→ **What is being asked**: Write out all of the entries exactly, please.

→ **Information shown**:

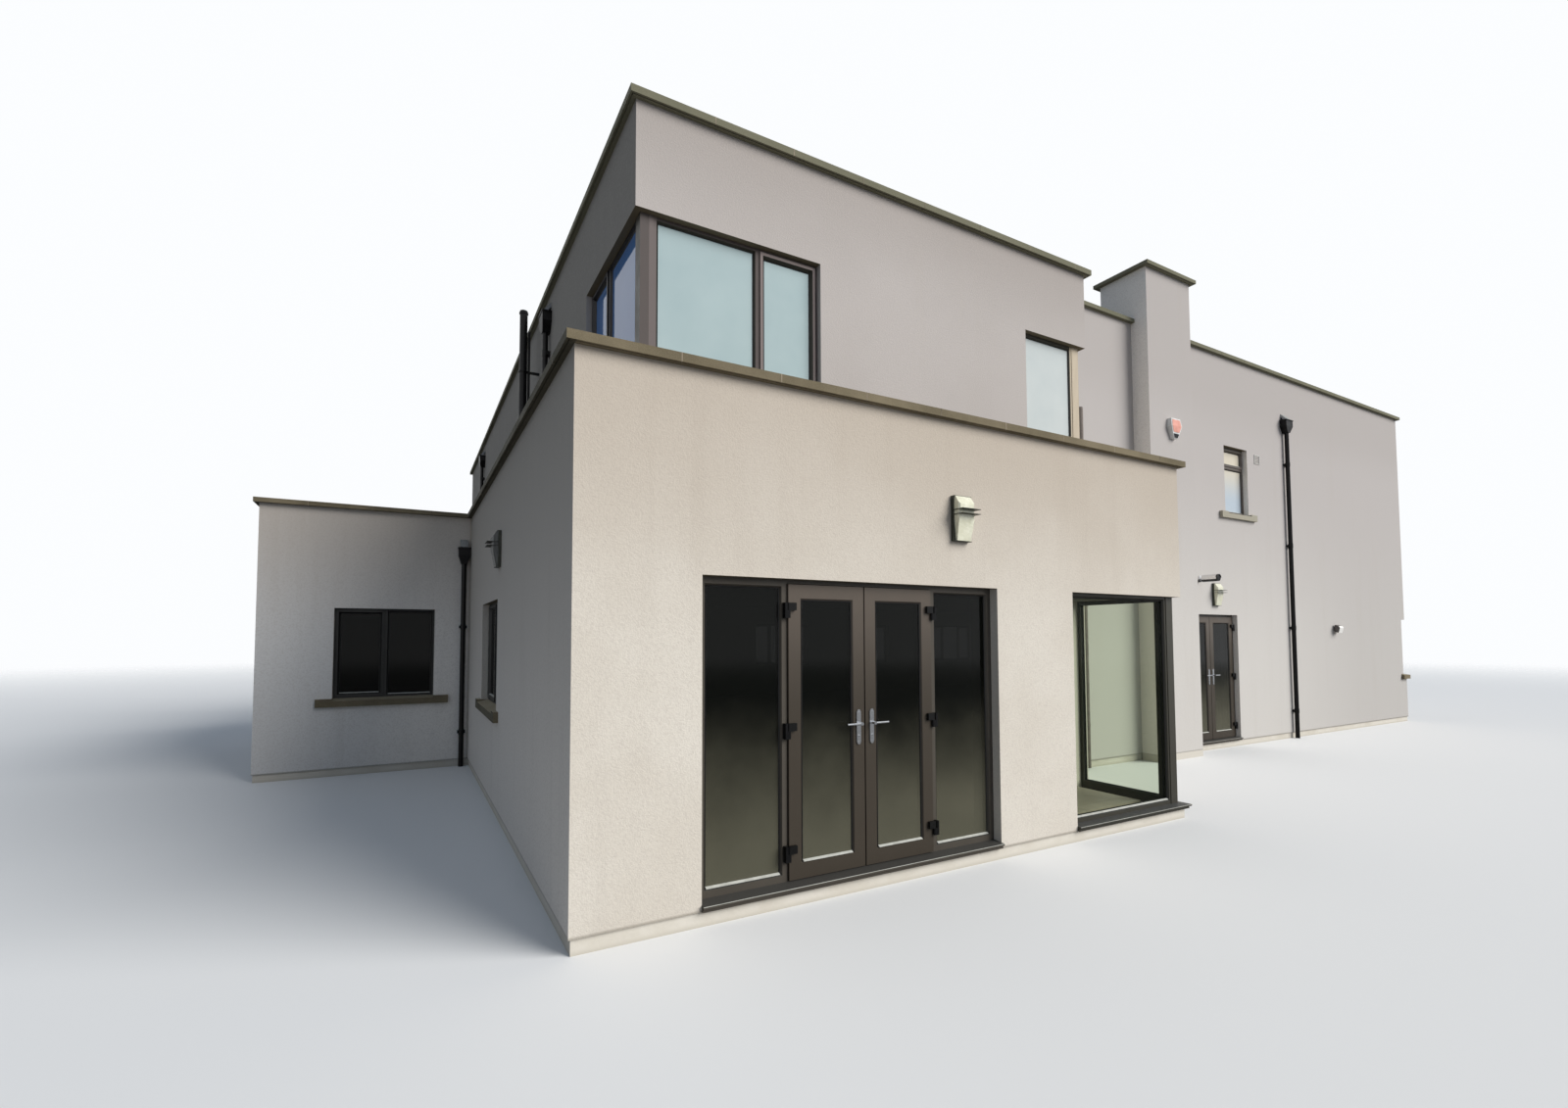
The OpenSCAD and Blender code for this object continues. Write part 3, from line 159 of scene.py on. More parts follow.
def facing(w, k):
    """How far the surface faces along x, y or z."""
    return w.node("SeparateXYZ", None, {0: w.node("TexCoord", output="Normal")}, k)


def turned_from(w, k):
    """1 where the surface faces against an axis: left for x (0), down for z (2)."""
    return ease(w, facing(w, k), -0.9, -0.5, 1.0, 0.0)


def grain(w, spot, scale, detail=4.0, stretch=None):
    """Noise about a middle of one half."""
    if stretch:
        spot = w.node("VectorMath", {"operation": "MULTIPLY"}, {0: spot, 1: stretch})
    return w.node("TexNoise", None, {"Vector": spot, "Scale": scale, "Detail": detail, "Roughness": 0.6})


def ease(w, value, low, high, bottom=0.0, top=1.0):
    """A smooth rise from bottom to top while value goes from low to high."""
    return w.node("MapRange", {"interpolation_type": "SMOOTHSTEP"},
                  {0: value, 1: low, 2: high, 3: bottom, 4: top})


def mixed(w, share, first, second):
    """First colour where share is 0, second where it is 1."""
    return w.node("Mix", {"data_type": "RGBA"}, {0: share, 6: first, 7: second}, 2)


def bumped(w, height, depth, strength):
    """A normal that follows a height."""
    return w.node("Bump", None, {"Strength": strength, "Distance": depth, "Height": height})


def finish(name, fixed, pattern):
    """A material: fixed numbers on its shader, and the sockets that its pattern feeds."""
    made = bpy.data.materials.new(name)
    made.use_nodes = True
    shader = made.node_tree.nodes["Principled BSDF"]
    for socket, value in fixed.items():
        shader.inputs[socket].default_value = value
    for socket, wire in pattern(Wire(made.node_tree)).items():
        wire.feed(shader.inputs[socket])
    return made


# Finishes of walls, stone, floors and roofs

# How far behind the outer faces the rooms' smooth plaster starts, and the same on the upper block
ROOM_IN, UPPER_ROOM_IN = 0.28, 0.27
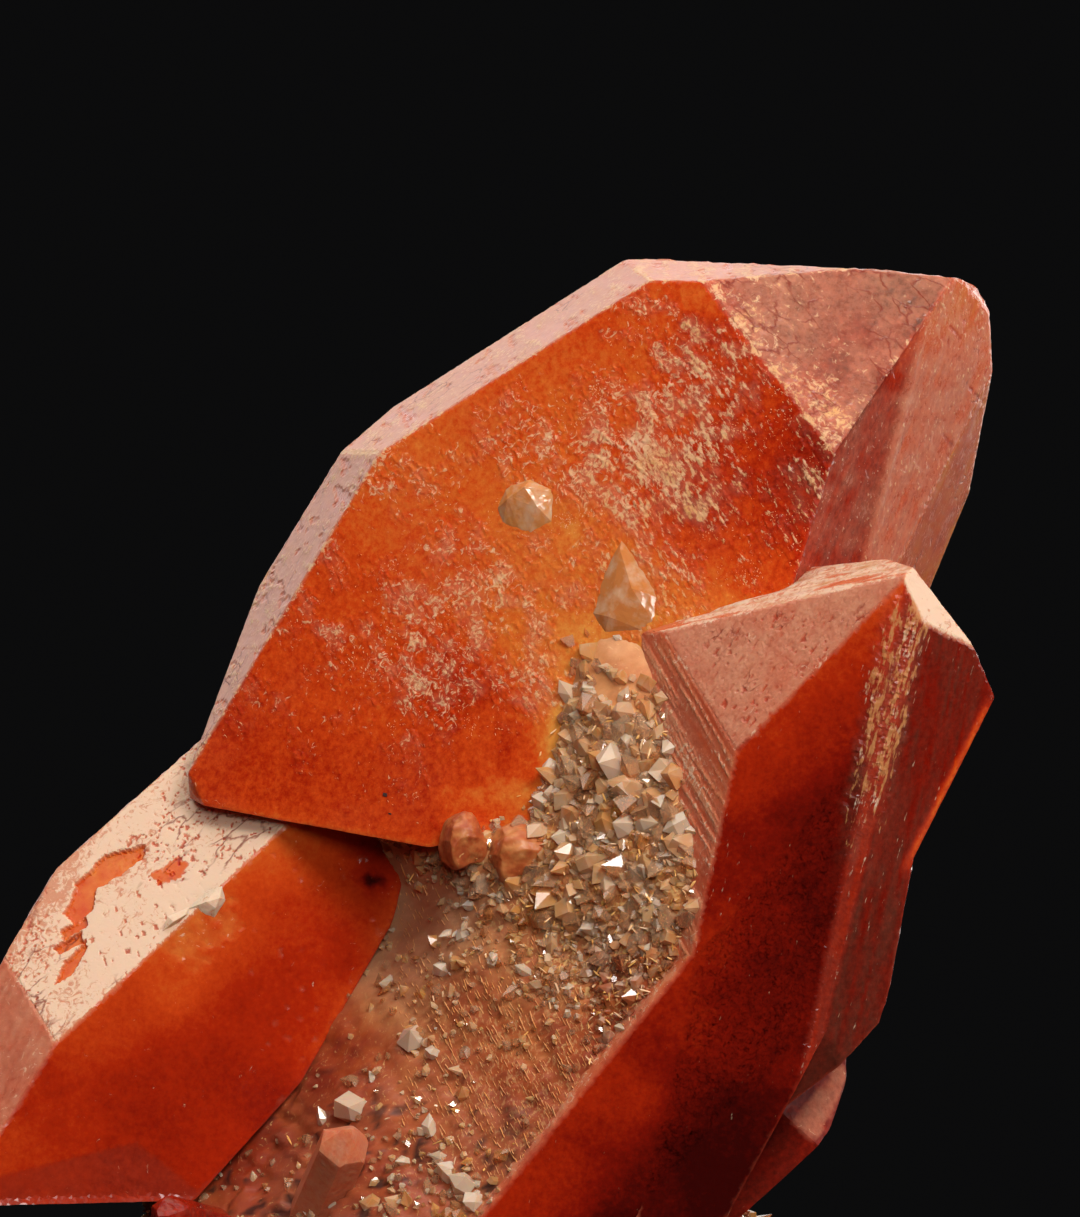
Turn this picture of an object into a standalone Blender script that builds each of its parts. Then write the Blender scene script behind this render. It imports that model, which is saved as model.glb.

→ **Task result**:
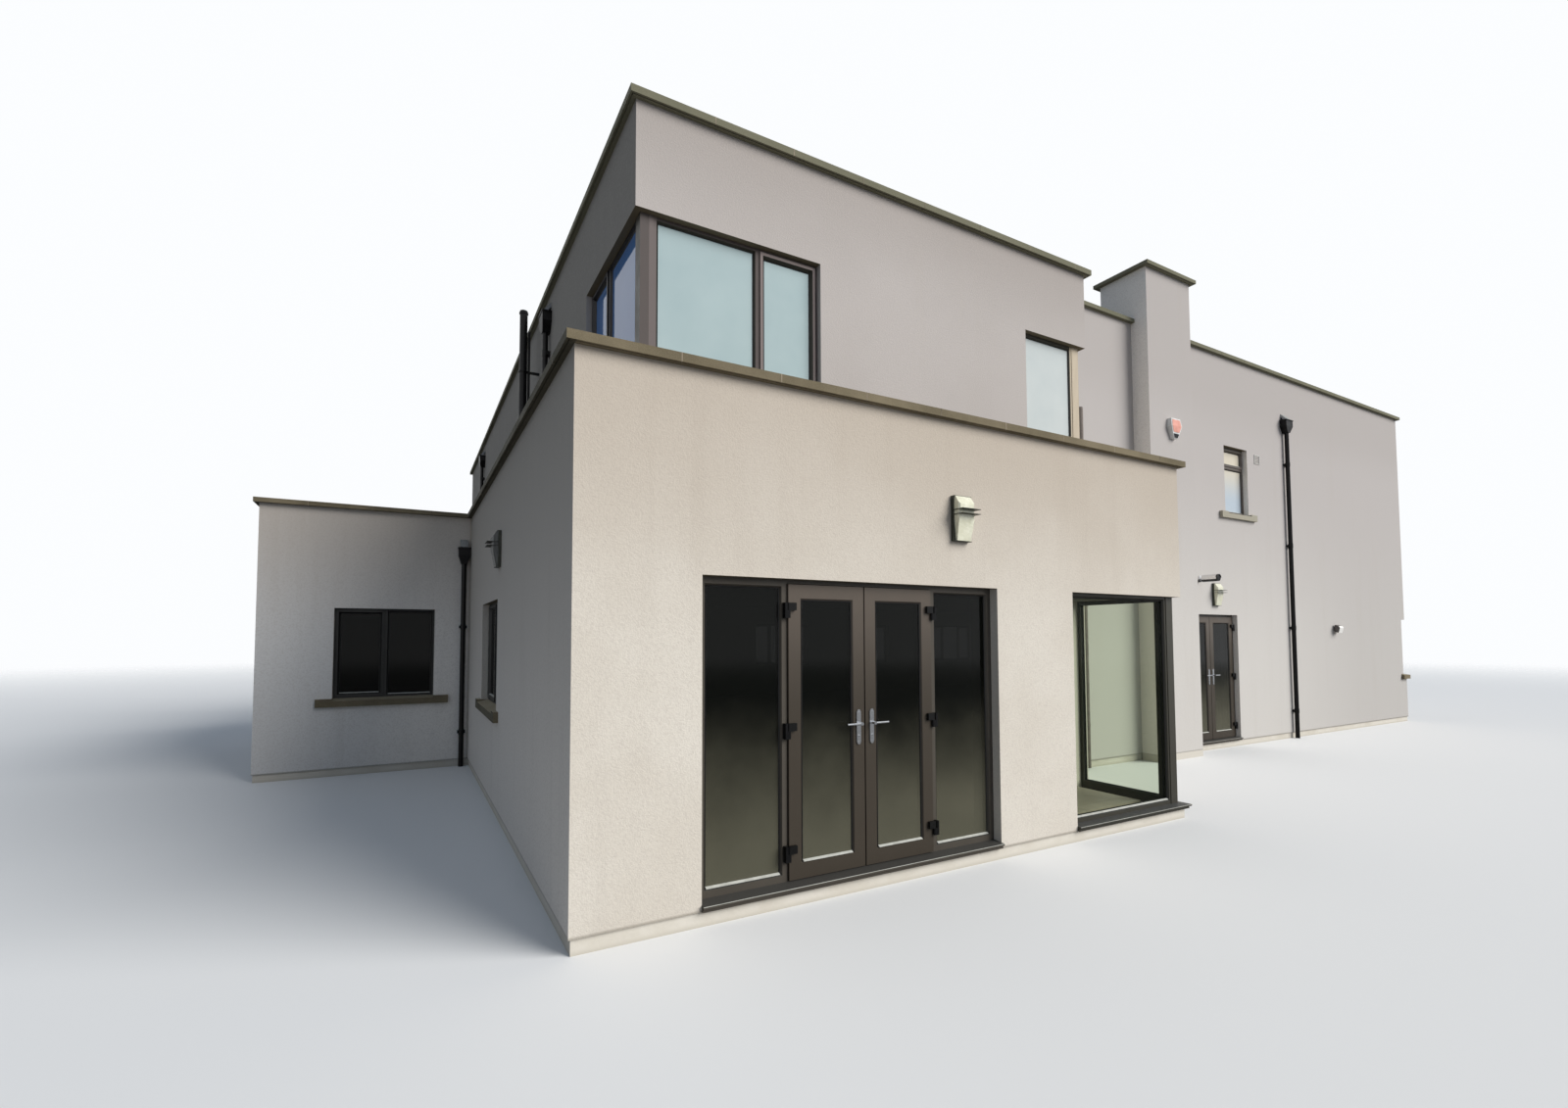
The OpenSCAD and Blender code for this object continues. Write part 3, from line 159 of scene.py on. More parts follow.
def facing(w, k):
    """How far the surface faces along x, y or z."""
    return w.node("SeparateXYZ", None, {0: w.node("TexCoord", output="Normal")}, k)


def turned_from(w, k):
    """1 where the surface faces against an axis: left for x (0), down for z (2)."""
    return ease(w, facing(w, k), -0.9, -0.5, 1.0, 0.0)


def grain(w, spot, scale, detail=4.0, stretch=None):
    """Noise about a middle of one half."""
    if stretch:
        spot = w.node("VectorMath", {"operation": "MULTIPLY"}, {0: spot, 1: stretch})
    return w.node("TexNoise", None, {"Vector": spot, "Scale": scale, "Detail": detail, "Roughness": 0.6})


def ease(w, value, low, high, bottom=0.0, top=1.0):
    """A smooth rise from bottom to top while value goes from low to high."""
    return w.node("MapRange", {"interpolation_type": "SMOOTHSTEP"},
                  {0: value, 1: low, 2: high, 3: bottom, 4: top})


def mixed(w, share, first, second):
    """First colour where share is 0, second where it is 1."""
    return w.node("Mix", {"data_type": "RGBA"}, {0: share, 6: first, 7: second}, 2)


def bumped(w, height, depth, strength):
    """A normal that follows a height."""
    return w.node("Bump", None, {"Strength": strength, "Distance": depth, "Height": height})


def finish(name, fixed, pattern):
    """A material: fixed numbers on its shader, and the sockets that its pattern feeds."""
    made = bpy.data.materials.new(name)
    made.use_nodes = True
    shader = made.node_tree.nodes["Principled BSDF"]
    for socket, value in fixed.items():
        shader.inputs[socket].default_value = value
    for socket, wire in pattern(Wire(made.node_tree)).items():
        wire.feed(shader.inputs[socket])
    return made


# Finishes of walls, stone, floors and roofs

# How far behind the outer faces the rooms' smooth plaster starts, and the same on the upper block
ROOM_IN, UPPER_ROOM_IN = 0.28, 0.27
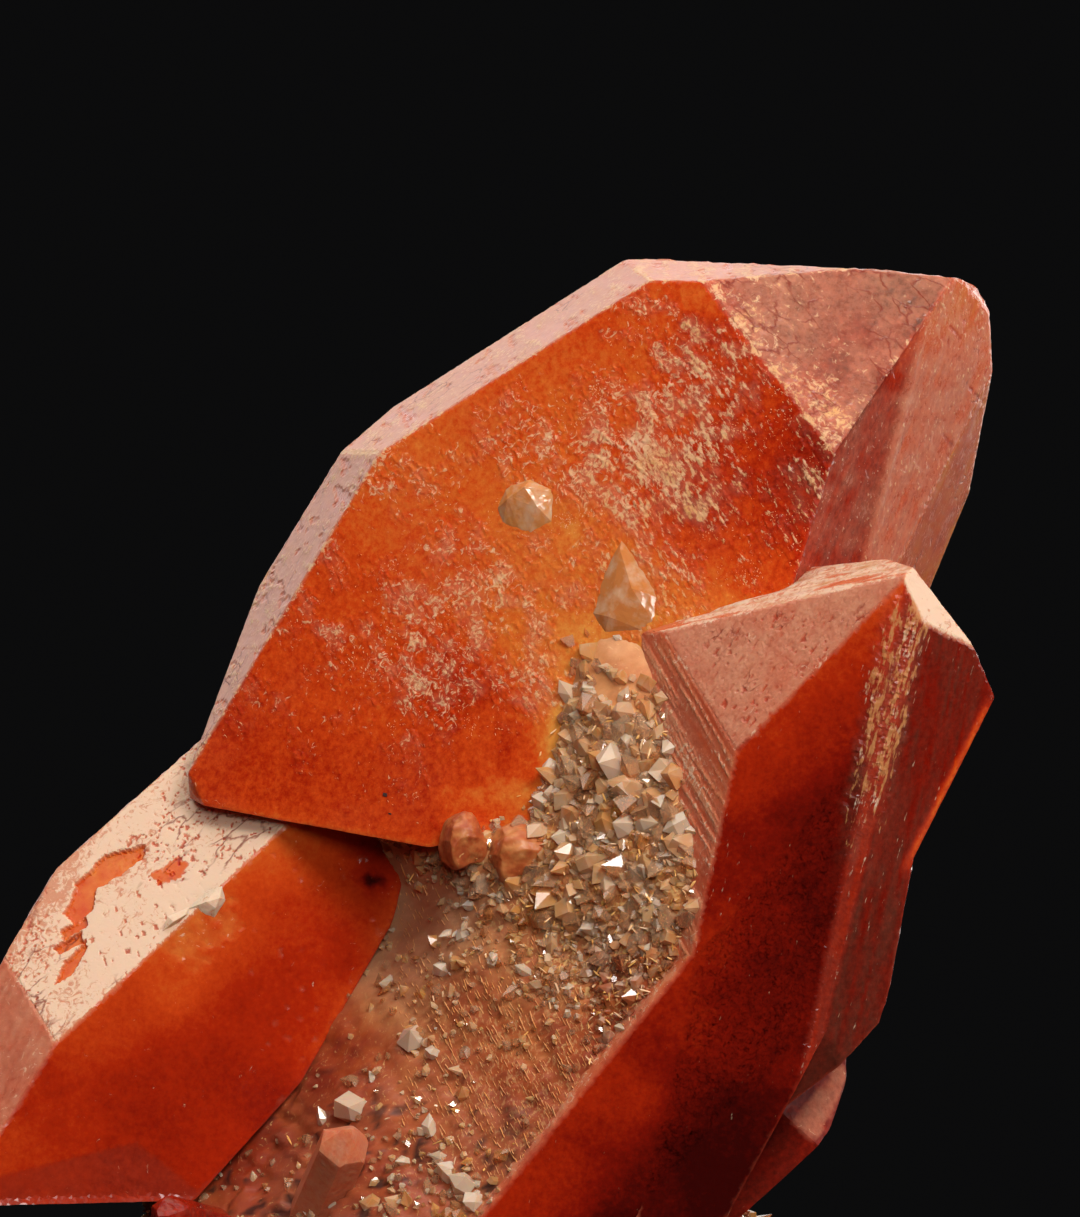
Turn this picture of an object into a standalone Blender script that builds each of its parts. Then write the Blender scene script behind this render. It imports that model, which is saved as model.glb.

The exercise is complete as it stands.